BEHIND THE GREEN DOOR (1972) dei Mitchell Bros.

Dietro la porta verde, il mito, il sogno e la disillusione

Behind the green door, è stato il primo lungometraggio hard-core ampiamente distribuito negli Stati Uniti. Il film è l’adattamento di un anonimo racconto omonimo, ispirato ad una leggenda metropolitana, che prende il titolo da “The Green door”, hit del 1956, e che all’epoca venne distribuito attraverso numerose copie carbone. Insieme a Deep Throat (Gola Profonda, 1972), quello dei Mitchell Bros., è il film che ha aperto la “Golden Age of Porn”, cioè quel breve periodo in cui la pornografia è stata fenomeno di massa intergenerazionale e interclasse. Uscito nelle sale americane il 17 dicembre 1972, girato con un budget di $60.000, Behind the green door ha incassato (compresa la distribuzione home-video) oltre 25 milioni di dollari, e negli anni ’70, con il dittico di Damiano Deep Throat e The devil in Miss Jones (id, 1972), è stato uno dei maggiori incassi di tutto il cinema americano.
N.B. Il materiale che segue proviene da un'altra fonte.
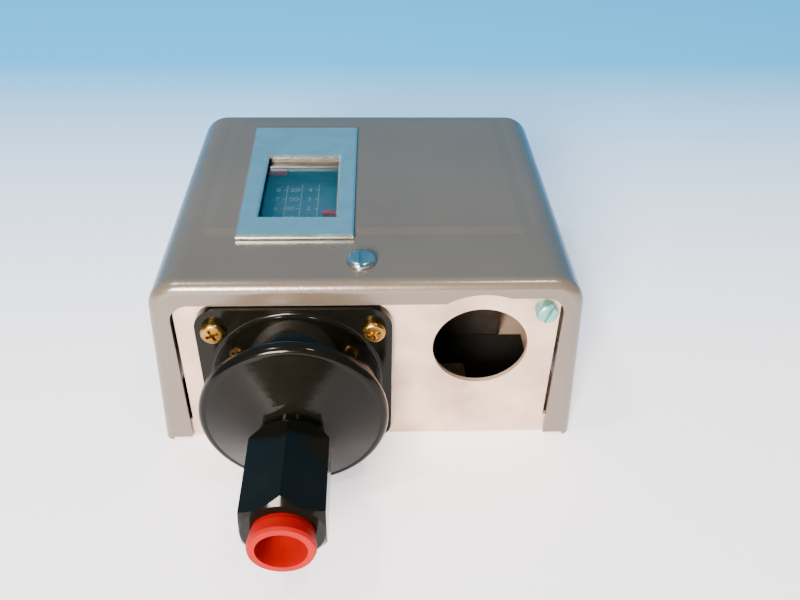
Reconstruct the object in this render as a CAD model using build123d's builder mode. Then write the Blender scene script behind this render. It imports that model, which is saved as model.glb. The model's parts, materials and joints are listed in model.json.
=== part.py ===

Nel maggio del 1973 è stato proiettato e applaudito al Festival di Cannes. La sua protagonista, divenuta star in seguito al clamoroso successo del film, non è una pornodiva. Marilyn Chambers, all’epoca è la testimonial pubblicitaria di un sapone per bambini Ivory Snow,  venduto con lo slogan: “99 e 44/100 %’ s pure”. I Mitchell Brothers, venuto a sapere di questa sua partecipazione, distribuiscono comunicati stampa in cui il film viene pubblicizzato con lo stesso slogan. L’indignazione dell’industria pubblicitaria, dopo l’uscita del film, è così profonda che la Procter & Gamble, titolare del marchio Ivory Snow decide di ritirare dal mercato tutte le confezioni dei prodotti su cui compare il volto di Marilyn Chambers. Tutta pubblicità gratuita per il film, il cui eco attraversa l’America da costa a costa e giunge persino sugli schermi televisivi dove la vicenda viene schernita con sketch e imitazioni varie, e apre lo stucchevole dibattito se la Chambers, abbia avuto o solo simulato l’orgasmo sul set.